*AIM OF THE EXERCISE*: Gather each line in the entries that includes the string "imported".

*STORED RECORDS*:
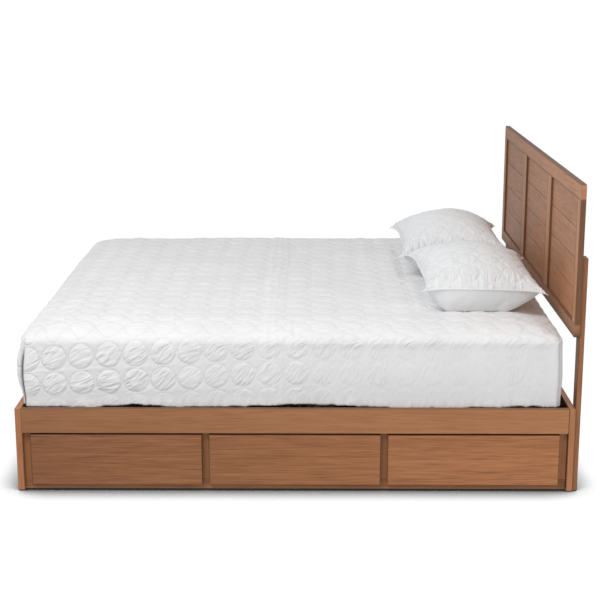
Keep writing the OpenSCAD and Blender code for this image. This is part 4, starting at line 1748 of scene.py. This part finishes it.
@dataclass
class Studio:
    """Pale floor, even white surroundings, soft lamps and the camera.

    Attributes:
        floor_reach: half the floor's width.
        contact_reach: how far from the bed the floor's painted contact shadow reaches.
        sky: strength of the even light.
        lens: the camera's focal length, in millimetres.
        lens_shift: its upward shift.
        viewpoint: where it stands.
        turns: its rotation, in radians.
    """

    floor_reach: float = 260.0
    contact_reach: float = 0.18
    sky: float = 0.59
    lens: float = 83.65
    lens_shift: float = 0.04
    viewpoint: Tuple[float, float, float] = (0.0406, -5.9416, 1.8917)
    turns: Tuple[float, float, float] = (math.radians(75.91), 0.0, 0.0063)

    LAMPS = (
        Softbox("top_box", (-1.7, -3.1, 4.2), (-0.35, -0.3, 0.4), (2.2, 1.4), 118.0),
        Softbox("right_box", (4.2, -3.8, 1.6), (0.6, -0.6, 0.4), (1.2, 1.2), 34.0),
    )
    # Painted contact shadow in the floor's glow: the openness at and under which it is darkest, how fast
    # it lightens, and its two colours.
    FLOOR_OPENNESS = 0.43
    FLOOR_GAIN = 2.45
    FLOOR_SHADOW_COLOUR = (0.03, 0.025, 0.022)
    FLOOR_PALE = (1.02, 1.02, 1.02)

    def build(self) -> None:
        """Sets all of it up."""
        self._camera()
        self._floor()
        self._sky()
        for lamp in self.LAMPS:
            lamp.hang()
        bpy.context.scene.view_settings.view_transform = "Standard"

    def _camera(self) -> None:
        """Adds the camera: a long lens, a little above the bed."""
        data = bpy.data.cameras.new("camera")
        data.sensor_width = 36.0
        data.lens = self.lens
        data.shift_y = self.lens_shift
        data.clip_end = 600.0
        made = bpy.data.objects.new("camera", data)
        made.location = self.viewpoint
        made.rotation_euler = self.turns
        bpy.context.scene.collection.objects.link(made)
        bpy.context.scene.camera = made

    def _floor(self) -> None:
        """Adds the floor, which glows, with a painted contact shadow from ambient occlusion."""
        reach = self.floor_reach
        corners = np.array([(x * reach, y * reach, 0) for x, y in ((-1, -1), (1, -1), (1, 1), (-1, 1))])
        made = make_mesh("floor", corners, [(0, 1, 2, 3)], {})
        graph = Graph("floor")
        settings = {"samples": 12}
        # painted contact shadow: the floor's glow follows ambient occlusion near the bed
        openness = graph.node("ShaderNodeAmbientOcclusion", settings, {"Distance": self.contact_reach}, "AO")
        light = (openness - self.FLOOR_OPENNESS) * self.FLOOR_GAIN
        glow = graph.mix(light, self.FLOOR_SHADOW_COLOUR, self.FLOOR_PALE)
        graph.shade(Base_Color=(0.0, 0.0, 0.0, 1.0), Roughness=1.0, Specular_IOR_Level=0.0)
        graph.shade(Emission_Color=glow, Emission_Strength=1.0)
        made.data.materials.append(graph.material)
        made.visible_diffuse = False
        made.visible_glossy = False

    def _sky(self) -> None:
        """Sets the even light from all round."""
        world = bpy.data.worlds.new("studio")
        world.use_nodes = True
        inputs = world.node_tree.nodes["Background"].inputs
        inputs["Color"].default_value = (1.0, 1.0, 1.0, 1.0)
        inputs["Strength"].default_value = self.sky
        bpy.context.scene.world = world


# ---------------------------------------------------------------- making


def main() -> None:
    """Builds and dresses the bed, then the studio."""
    logging.basicConfig(level=logging.INFO, format="%(name)s: %(message)s")
    Studio().build()
    LOG.info("wooden parts: %d", Woodwork().dress())
    LOG.info("fittings: %d", Fittings().dress())
    mattress = QuiltedMattress(Quilting()).build()
    LOG.info("%s: %d points", mattress.name, len(mattress.data.vertices))
    near = Pillow(
        name="near_pillow",
        node="pillow_near",
        quilt=Quilting(puff=0.0028, seed=23, fineness=10.0),
        seam_height=0.096,
        tilt=0.010,
        phase=(0.1, 0.35),
        seed=31,
        slew=0.020,
        waist=(0.085, 0.06, 0.035),
    )
    far = Pillow(
        name="far_pillow",
        node="pillow_far",
        quilt=Quilting(puff=0.0026, seed=29, fineness=10.0),
        seam_height=0.110,
        tilt=-0.010,
        phase=(0.4, 0.7),
        seed=37,
        end_reach=(0.2, 0.17),
    )
    pair = PillowPair([near, far])
    for piece in pair.build():
        LOG.info("%s: %d points", piece.name, len(piece.data.vertices))


if __name__ == "__main__":
    main()
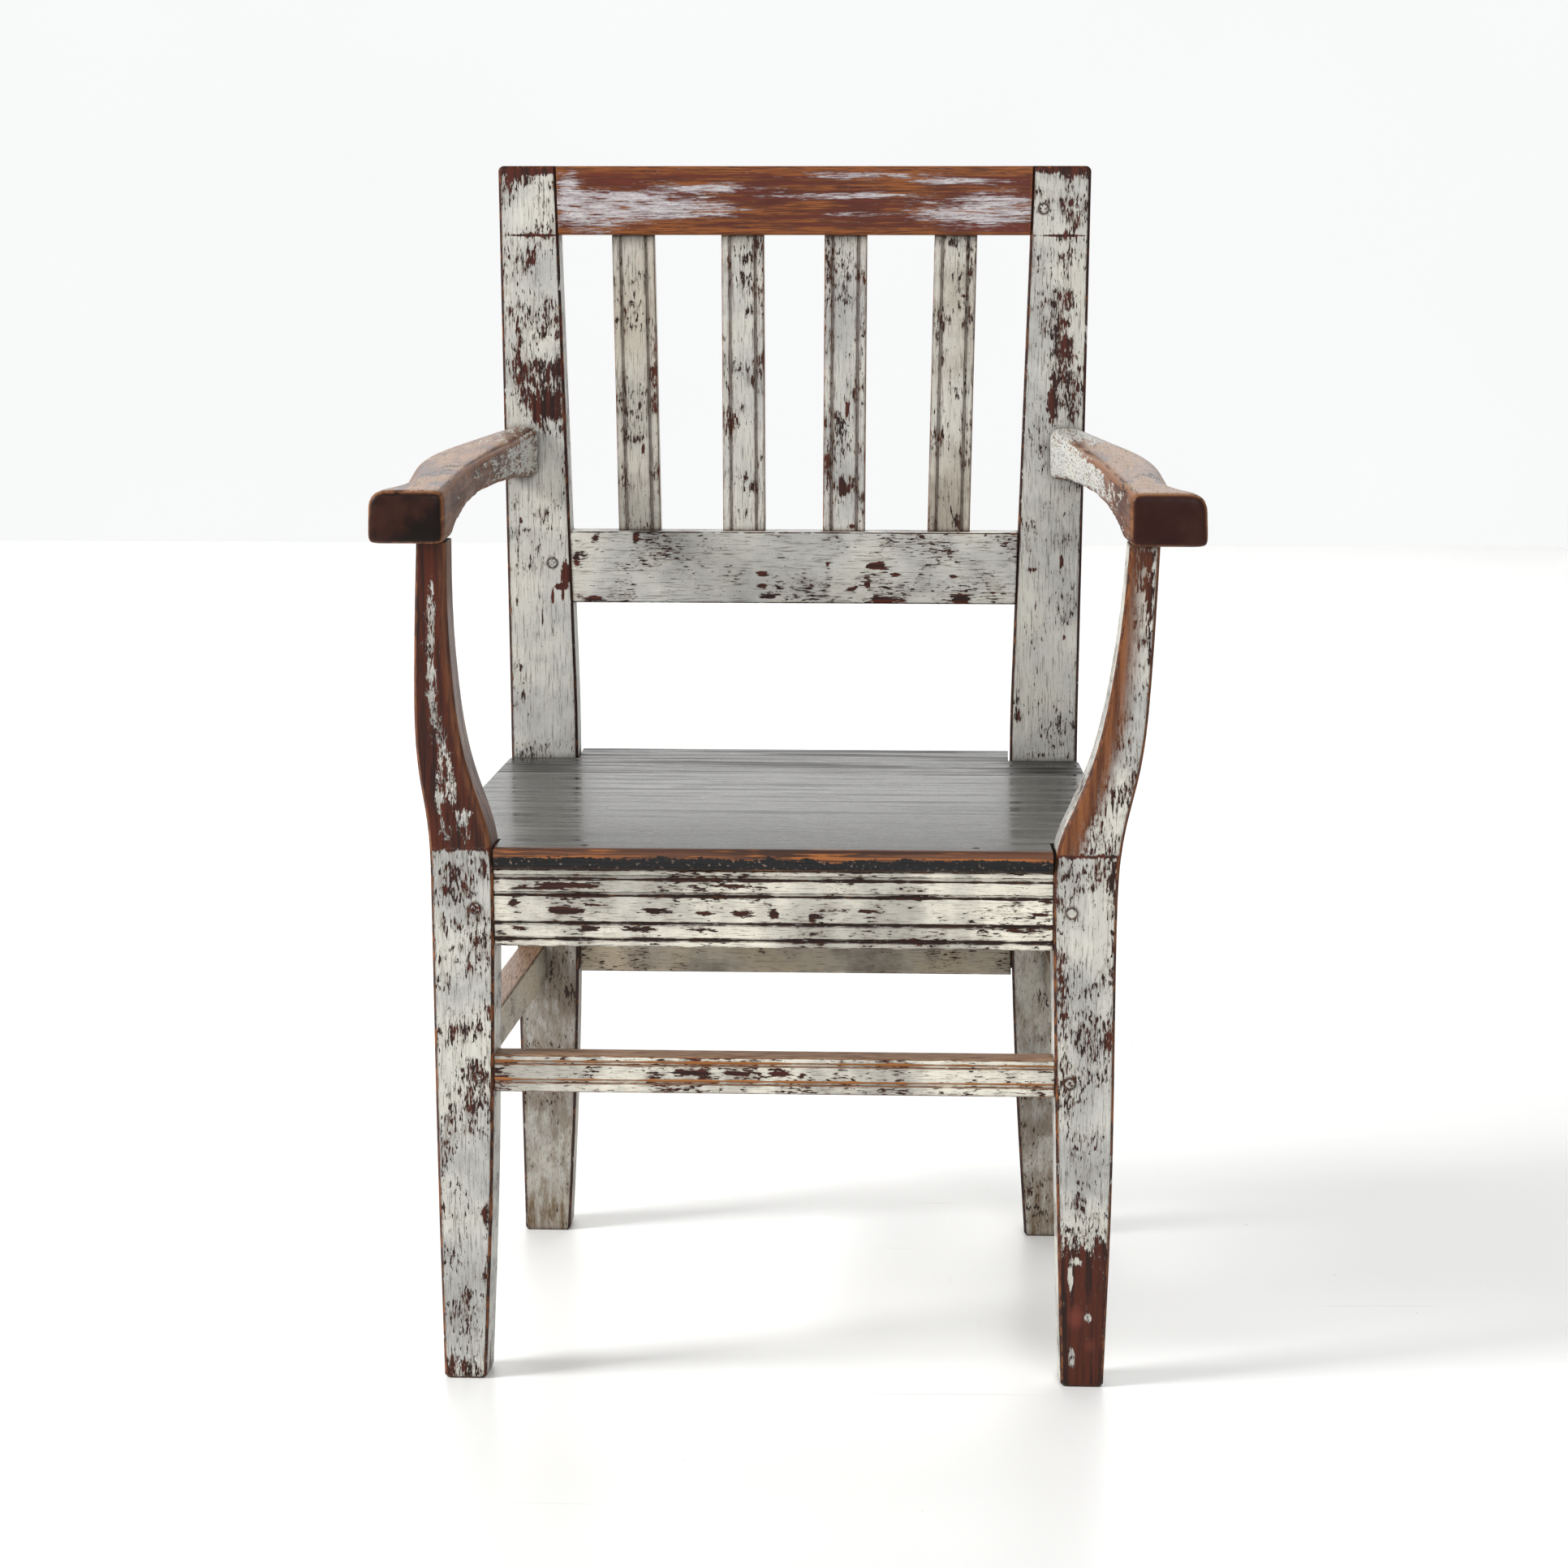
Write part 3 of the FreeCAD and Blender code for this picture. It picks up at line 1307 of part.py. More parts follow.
leg_pegs = []
for side, sign in sides.items():
    for name, height in (("high", rail_peg_height), ("low", stretcher_peg_height)):
        leg_pegs.append(peg(f"peg_{side}_{name}", leg_peg_x * sign, -peg_proud, height, into_y))
pin_group("leg_pegs", leg_pegs)

back_pegs = []
for side, (x, up) in back_peg_places.items():
    depth, height = raked(-peg_proud, up)
    back_pegs.append(peg(f"peg_back_{side}", x, depth, height, into_rake))
pin_group("back_pegs", back_pegs)

seat_nails = []
for number, (x, y, z) in enumerate(seat_nail_places):
    shaft = whittled(
        f"nail_shaft_{number}", nail_facets, nail_shank_radius, nail_length - peg_gap, down
    )
    top = whittled(f"nail_head_{number}", peg_facets, nail_radius, nail_head - peg_gap, down)
    for item in (shaft, top):
        bind_base(item, x, y, z)
    nail = doc.addObject("Part::Fuse", f"nail_{number}")
    nail.Base = shaft
    nail.Tool = top
    seat_nails.append(nail)
pin_group("seat_nails", seat_nails)

# Checks of the finished document, then one file for each piece
doc.recompute()
for thing in doc.Objects:
    if "Invalid" in thing.State or "Error" in thing.State:
        raise SystemExit(f"{thing.Name} failed: {thing.State}")
for piece in pieces:
    shape = piece.Shape
    if shape.isNull() or not shape.isValid():
        raise SystemExit(f"{piece.Label} has no valid shape")
    count = len(shape.Solids)
    print(piece.Label, count, round(shape.Volume), shape.BoundBox)
    shape.exportStep(f"parts/{piece.Label}.step")
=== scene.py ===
import math
from types import SimpleNamespace

import bpy
from mathutils import Matrix, Vector

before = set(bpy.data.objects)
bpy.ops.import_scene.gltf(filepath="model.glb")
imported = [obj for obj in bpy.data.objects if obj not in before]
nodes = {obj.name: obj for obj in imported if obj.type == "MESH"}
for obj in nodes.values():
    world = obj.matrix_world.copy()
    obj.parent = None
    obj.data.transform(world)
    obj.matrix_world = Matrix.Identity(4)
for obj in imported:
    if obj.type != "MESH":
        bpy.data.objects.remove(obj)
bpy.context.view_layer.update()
scene = bpy.context.scene

# Camera: place and angles fitted to the photograph's corners
camera_place = Vector((0.1083, -2.2708, 0.8174))
pitch, yaw, roll = (math.radians(angle) for angle in (12.69, -2.95, -0.23))
focal_pixels = 5086.31
image_pixels = 1932.0
sensor_width = 36.0


def make_camera():
    ahead = Vector(
        (math.sin(yaw) * math.cos(pitch), math.cos(yaw) * math.cos(pitch), -math.sin(pitch))
    )
    side = Vector((math.cos(yaw), -math.sin(yaw), 0.0))
    up = side.cross(ahead)
    right = side * math.cos(roll) + up * math.sin(roll)
    top = up * math.cos(roll) - side * math.sin(roll)
    data = bpy.data.cameras.new("camera")
    data.sensor_width = sensor_width
    data.lens = sensor_width * focal_pixels / image_pixels
    data.clip_start = 0.05
    data.clip_end = 100.0
    camera = bpy.data.objects.new("camera", data)
    turn = Matrix((right, top, -ahead)).transposed().to_4x4()
    camera.matrix_world = Matrix.Translation(camera_place) @ turn
    scene.collection.objects.link(camera)
    scene.camera = camera


# How far one seed moves a material's noises along x, y and z, and how large a mark's full
# middle is, in half widths
seed_steps = (0.37, 0.61, 0.83)
mark_core = 0.1
mm_per_metre = 1000.0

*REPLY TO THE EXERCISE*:
imported = [obj for obj in bpy.data.objects if obj not in before]
nodes = {obj.name: obj for obj in imported if obj.type == "MESH"}
for obj in imported:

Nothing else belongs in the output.